As former Deputy Director of the Security Studies Program at Georgetown University Loren Thomspon wrote in Forbes last year, “Strategic nuclear weapons like intercontinental ballistic missiles are tightly controlled by senior military leaders in Russia and America, making their unauthorized or accidental use nearly impossible.  That is less the case with nonstrategic nuclear weapons, which at some point in the course of an escalatory process need to be released to the control of local commanders if they are to have military utility.”

Command breakdown, or lack of discipline in the chain of command, is a real possibility that frightens Middle East observers. Consider the fickle organization of militias in Syria, where allegiance could shift suddenly and competent commanders killed to make way for those with far less experience. If a group that has less depth in man power and officers like Hezbollah were to lose several experienced officers during a conflict while controlling a tactical nuke, someone less familiar with the consequences may make the decision to use it.

Landau believes that Israel’s strategy will likely not be based on matching the alliances anchored by Iran or Saudi Arabia. There are no natural allies for Israel in the region in order to make that happen. Instead, Landau sees Israel falling back on what it has done in the past, “getting certain security guarantees from the United States or rethinking its nuclear policy” regarding disclosure.

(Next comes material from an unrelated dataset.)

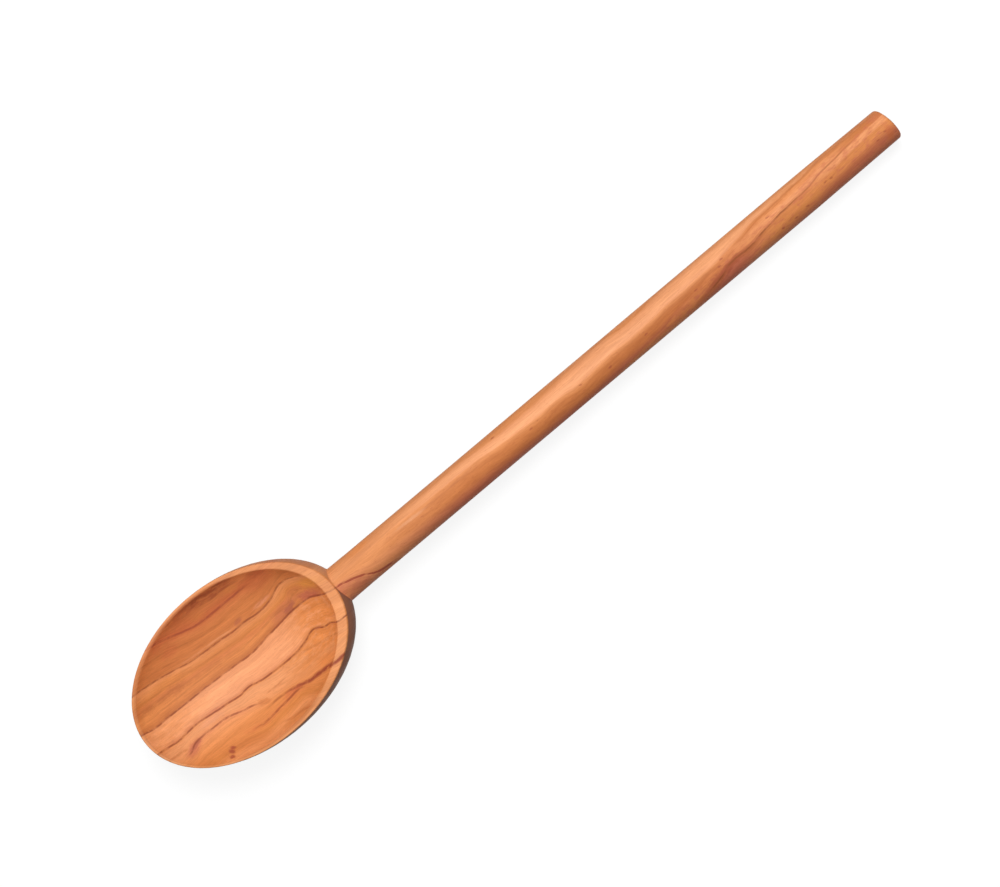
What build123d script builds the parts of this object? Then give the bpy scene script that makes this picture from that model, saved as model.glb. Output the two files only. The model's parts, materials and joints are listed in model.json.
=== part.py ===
from build123d import *
from math import atan, cos, radians, sin, sqrt
import os

# Wooden spoon, carved whole from one piece of olive wood. Millimetres and degrees.
# It is shaped with the axis of the handle on X and the middle of the bowl's body over the origin.
# Then it is laid on a table, which the belly of the bowl and the free end of the handle touch.

# Whole spoon
spoon_length = 305.0

# Outside of the bowl: an egg-shaped body whose long axis dips towards the handle
body_length = 79.5
body_width = 54.2
body_height = 32.0
body_rise = 4.8  # middle of the body above the axis of the handle
body_dip_angle = 6.1

# Rim: the level top of the bowl, broad at the neck, narrow at the sides and the tip
rim_rise = 0.96  # above the crest of the handle
rim_width_neck = 3.1
rim_width_side = 1.3
rim_width_tip = 1.2
rim_round = 0.35
rim_round_share = 0.45  # the most that this may take of the rim's narrowest width

# Hollow of the bowl: the bottom of a larger egg shape whose middle lies above the rim
hollow_depth = 12.0
hollow_lift = 4.0
hollow_turn = 2.0  # the hollow's long axis turns this much to the left of the handle's

# Handle: a straight round stick, a little thicker in the neck and thinner towards its domed end
handle_diameter = 12.5
handle_neck_diameter = 12.9
handle_neck_length = 14.0  # centred on the end of the bowl's body
handle_end_diameter = 11.85
handle_taper_length = 34.0
handle_dome_radius = 16.5
handle_dome_offset = 1.9  # the dome's crest lies this far to the right of the axis
handle_end_round = 1.0
neck_round = 0.4

overrun = 2.0  # how far a blank reaches past the cut that trims it

handle_radius = handle_diameter / 2
handle_neck_radius = handle_neck_diameter / 2
handle_end_radius = handle_end_diameter / 2
rim_height = handle_radius + rim_rise


def egg_shape(length, width, height):
    """A smooth round form on the origin."""
    with BuildPart() as form:
        Sphere(radius=1)
        scale(by=(length / 2, width / 2, height / 2))
    return form.part


def rim_outline():
    """Middle, half length and half width of the ellipse in which the rim's plane cuts the body."""
    dip = radians(body_dip_angle)
    flatness, steepness = 4 / body_length**2, 4 / body_height**2
    above_middle = rim_height - body_rise
    along = flatness * cos(dip) ** 2 + steepness * sin(dip) ** 2
    across = flatness * sin(dip) ** 2 + steepness * cos(dip) ** 2
    skew = (steepness - flatness) * sin(dip) * cos(dip)
    size = 1 - above_middle**2 * (across - skew**2 / along)
    return -above_middle * skew / along, sqrt(size / along), body_width / 2 * sqrt(size)


def lying_angle():
    """Slope of the table that touches the belly and the end of the handle, against the handle."""
    dome_depth = handle_dome_radius - sqrt(handle_dome_radius**2 - handle_end_radius**2)
    foot_x = handle_end - dome_depth - handle_end_round
    foot_z = -handle_end_radius - body_rise
    # The foot of the handle in the body's own axes, and from there the tangent to its ellipse
    dip = radians(body_dip_angle)
    along = foot_x * cos(dip) - foot_z * sin(dip)
    up = foot_x * sin(dip) + foot_z * cos(dip)
    reach = along**2 - (body_length / 2) ** 2
    clearance = up**2 - (body_height / 2) ** 2
    slope = (along * up + sqrt((along * up) ** 2 - reach * clearance)) / reach
    return atan(slope) - dip


rim_middle, rim_half_length, rim_half_width = rim_outline()
tip = rim_middle - rim_half_length
handle_end = tip + spoon_length
neck_start = (body_length - handle_neck_length) / 2

# The edge of the hollow follows the outline of the rim, one rim width inside it
hollow_tip = tip + rim_width_tip
hollow_neck = rim_middle + rim_half_length - rim_width_neck
hollow_half_height = hollow_depth + hollow_lift
share_at_rim = sqrt(1 - (hollow_lift / hollow_half_height) ** 2)
hollow_length = (hollow_neck - hollow_tip) / share_at_rim
hollow_width = 2 * (rim_half_width - rim_width_side) / share_at_rim

# Turned, the hollow leaves the rim narrower on two sides, and the soft edges keep within that width
narrowed_by = (hollow_length - hollow_width) * share_at_rim / 2 * sin(radians(hollow_turn))
narrowest_rim = min(rim_width_side, rim_width_tip) - narrowed_by
rim_edge_round = min(rim_round, rim_round_share * narrowest_rim)

with BuildPart() as carved:
    # Bowl, cut level at the rim
    with Locations(Location((0, 0, body_rise), (0, body_dip_angle, 0))):
        add(egg_shape(body_length, body_width, body_height))
    split(bisect_by=Plane.XY.offset(rim_height), keep=Keep.BOTTOM)

    # Handle, which enters the bowl just below the rim
    with BuildSketch(Plane.XZ):
        with BuildLine():
            Polyline(
                (0, 0),
                (0, handle_neck_radius),
                (neck_start, handle_neck_radius),
                (neck_start + handle_neck_length, handle_radius),
                (handle_end - handle_taper_length, handle_radius),
                (handle_end, handle_end_radius),
                (handle_end + overrun, handle_end_radius),
                (handle_end + overrun, 0),
                close=True,
            )
        make_face()
    revolve(axis=Axis.X)
    fillet(carved.edges(Select.NEW), neck_round)

    # Free end of the handle, domed a little askew
    end_plane = Plane((handle_end, -handle_dome_offset, 0))
    with BuildSketch(end_plane):
        Rectangle(handle_diameter, handle_diameter, align=(Align.CENTER, Align.MIN))
        with Locations((-handle_dome_radius, 0)):
            Circle(handle_dome_radius, mode=Mode.SUBTRACT)
    revolve(axis=Axis(end_plane.origin, end_plane.x_dir), mode=Mode.SUBTRACT)
    fillet(carved.edges(Select.NEW), handle_end_round)

    # Hollow of the bowl, and the soft edges of the rim
    hollow_middle = ((hollow_tip + hollow_neck) / 2, 0, rim_height + hollow_lift)
    with Locations(Location(hollow_middle, (0, 0, hollow_turn))):
        add(egg_shape(hollow_length, hollow_width, 2 * hollow_half_height), mode=Mode.SUBTRACT)
    rim = carved.faces().filter_by(Plane.XY).sort_by(Axis.Z)[-1]
    fillet(rim.edges(), rim_edge_round)

# The spoon as it lies on the table, with the origin under the middle of its whole outline
lean = lying_angle()
table = Plane((0, 0, 0), x_dir=(cos(lean), 0, sin(lean)), z_dir=(-sin(lean), 0, cos(lean)))
with BuildPart() as spoon:
    lying = table.to_local_coords(carved.part)
    outline = lying.bounding_box()
    with Locations((-outline.center().X, -outline.center().Y, -outline.min.Z)):
        add(lying)

os.makedirs("parts", exist_ok=True)
spoon.part.label = "spoon"
export_step(spoon.part, "parts/spoon.step")
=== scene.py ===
import bpy
import json
import math
from mathutils import Matrix, Vector
from mathutils.bvhtree import BVHTree

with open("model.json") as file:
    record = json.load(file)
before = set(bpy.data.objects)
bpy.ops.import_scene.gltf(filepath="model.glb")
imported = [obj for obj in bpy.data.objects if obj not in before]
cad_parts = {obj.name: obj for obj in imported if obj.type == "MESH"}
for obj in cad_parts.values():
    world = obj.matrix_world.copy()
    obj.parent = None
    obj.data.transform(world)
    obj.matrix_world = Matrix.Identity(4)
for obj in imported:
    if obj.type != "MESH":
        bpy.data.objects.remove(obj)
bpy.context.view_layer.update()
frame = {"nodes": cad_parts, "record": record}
spoon = frame["nodes"]["spoon"]

# The spoon's own axes: along the handle towards its free end, to the left, and up out of the bowl
handle = frame["record"]["mounts"][0]
along = Vector(handle["axis"]).normalized()
left = Vector((0, 1, 0))
up = along.cross(left)
bowl_to_mount = 0.13925  # from the middle of the bowl's body to the middle of the handle's mount
bowl_middle = Vector(handle["pos_m"]) - along * bowl_to_mount

# Photograph and camera
photo_width, photo_height = 1000, 887
focal_pixels = 2567.5
sensor_width = 36.0
camera_distance = 0.8097
aim_along, aim_left = 0.10574, 0.00153  # the point in the middle of the picture, from the bowl's middle
lean_right, lean_along = math.radians(8.539), math.radians(-0.324)
handle_rise = math.radians(40.09)  # angle of the handle above the picture's horizontal


def add_camera():
    aim = bowl_middle + along * aim_along + left * aim_left
    back = (up + along * math.tan(lean_along) - left * math.tan(lean_right)).normalized()
    handle_way = (along - back * along.dot(back)).normalized()
    side_way = handle_way.cross(back)
    right = handle_way * math.cos(handle_rise) + side_way * math.sin(handle_rise)
    upward = back.cross(right)
    camera_data = bpy.data.cameras.new("camera")
    camera_data.sensor_width = sensor_width
    camera_data.lens = focal_pixels * sensor_width / photo_width
    camera = bpy.data.objects.new("camera", camera_data)
    bpy.context.scene.collection.objects.link(camera)
    turn = Matrix((right, upward, back)).transposed().to_4x4()
    camera.matrix_world = Matrix.Translation(aim + back * camera_distance) @ turn
    bpy.context.scene.camera = camera
    return camera


camera = add_camera()

# Light: a large soft lamp above, towards the left and the free end, and a white room, dim at the horizon
key_place = Vector((0.3, 0.46, 1.4))
key_size = 0.9
key_power = 14.0
room_top, room_side, room_fall = 0.84, 0.03, 1.5  # brightness overhead and at the horizon
white = (1, 1, 1, 1)

# Floor: dim in the light that it throws back, and nearly white where it is seen, with the spoon's shadow
floor_size = 6.0
floor_dim = (0.06, 0.06, 0.06, 1)
floor_pale = (0.18, 0.18, 0.18, 1)
floor_glow = 0.86


def add_key():
    data = bpy.data.lights.new("key", "AREA")
    data.shape = "DISK"
    data.size = key_size
    data.energy = key_power
    light = bpy.data.objects.new("key", data)
    bpy.context.scene.collection.objects.link(light)
    light.location = key_place
    light.rotation_mode = "QUATERNION"
    light.rotation_quaternion = (-key_place).to_track_quat("-Z", "Y")


add_key()


class Nodes:
    """Short calls that add nodes to one tree and wire them."""

    def __init__(self, tree):
        self.tree = tree
        tree.nodes.clear()

    def add(self, kind, *inputs, out=0, **settings):
        """A node with its settings and its first inputs, each a value or another node's socket."""
        node = self.tree.nodes.new(kind)
        for name, value in settings.items():
            setattr(node, name, value)
        for socket, value in zip(node.inputs, inputs):
            self.put(socket, value)
        return node.outputs[out]

    def put(self, socket, value):
        if isinstance(value, bpy.types.NodeSocket):
            self.tree.links.new(value, socket)
        elif value is not None:
            socket.default_value = value

    def calc(self, operation, *values):
        return self.add("ShaderNodeMath", *values, operation=operation)

    def vector(self, operation, *values, out=0):
        return self.add("ShaderNodeVectorMath", *values, operation=operation, out=out)

    def step(self, value, start, end, low=0.0, high=1.0, smooth=True):
        """Low before start, high after end, and a smooth or straight way between them."""
        kind = "SMOOTHSTEP" if smooth else "LINEAR"
        inputs = (value, start, end, low, high)
        way = self.add("ShaderNodeMapRange", *inputs, interpolation_type=kind, clamp=False)
        return way if smooth else self.calc("MINIMUM", self.calc("MAXIMUM", way, low), high)

    def mix(self, share, first, second, blend="MIX"):
        node = self.tree.nodes.new("ShaderNodeMix")
        node.data_type = "RGBA"
        node.blend_type = blend
        for name, value in (("Factor_Float", share), ("A_Color", first), ("B_Color", second)):
            socket = next(s for s in node.inputs if s.identifier == name)
            self.put(socket, value)
        return next(s for s in node.outputs if s.identifier == "Result_Color")

    def ramp(self, value, stops):
        """Colours by place: stops are pairs of place, from 0 to 1, and colour."""
        node = self.tree.nodes.new("ShaderNodeValToRGB")
        self.put(node.inputs[0], value)
        elements = node.color_ramp.elements
        while len(elements) < len(stops):
            elements.new(0.5)
        for element, (place, colour) in zip(elements, stops):
            element.position = place
            element.color = colour
        return node.outputs[0]

    def curve(self, value, points):
        """A smooth line through points, both of whose numbers lie from 0 to 1."""
        node = self.tree.nodes.new("ShaderNodeFloatCurve")
        self.put(node.inputs["Value"], value)
        line = node.mapping.curves[0].points
        while len(line) < len(points):
            line.new(0.5, 0.5)
        for point, place in zip(line, points):
            point.location = place
        node.mapping.update()
        return node.outputs[0]

    def noise(self, vector, scale, detail=2.0, rough=0.5, out=0):
        node = self.tree.nodes.new("ShaderNodeTexNoise")
        self.put(node.inputs["Vector"], vector)
        node.inputs["Scale"].default_value = scale
        node.inputs["Detail"].default_value = detail
        node.inputs["Roughness"].default_value = rough
        return node.outputs[out]

    def combine(self, *values):
        return self.add("ShaderNodeCombineXYZ", *values)

    def scaled(self, point, factors):
        node = self.tree.nodes.new("ShaderNodeMapping")
        self.put(node.inputs["Vector"], point)
        node.inputs["Scale"].default_value = factors
        return node.outputs[0]

    def seen(self):
        """1 for what the camera sees straight, in a gloss or through glass, and 0 for what only lights."""
        path = self.tree.nodes.new("ShaderNodeLightPath")
        straight = self.calc("MAXIMUM", path.outputs["Is Camera Ray"], path.outputs["Is Glossy Ray"])
        return self.calc("MAXIMUM", straight, path.outputs["Is Transmission Ray"])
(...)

In 2003, a group of academics presented then-Prime Minister Ariel Sharon’s government with the conclusions of the Daniel Project. That strategic assessment imagined a scenario where another state – specifically Iran – acquired nukes. Instead of continuing nuclear ambiguity, the report suggests that Israel would need to shift its policy:

“Israel should continue with present policy of ambiguity regarding its own nuclear status. This would help to prevent any legitimization of WMD in the Middle East. It is possible, however, that in the future Israel would be well-advised to proceed beyond nuclear ambiguity to certain limited forms of disclosure. This would be the case only if enemy (state and/or non-state) nuclearization had not been prevented.”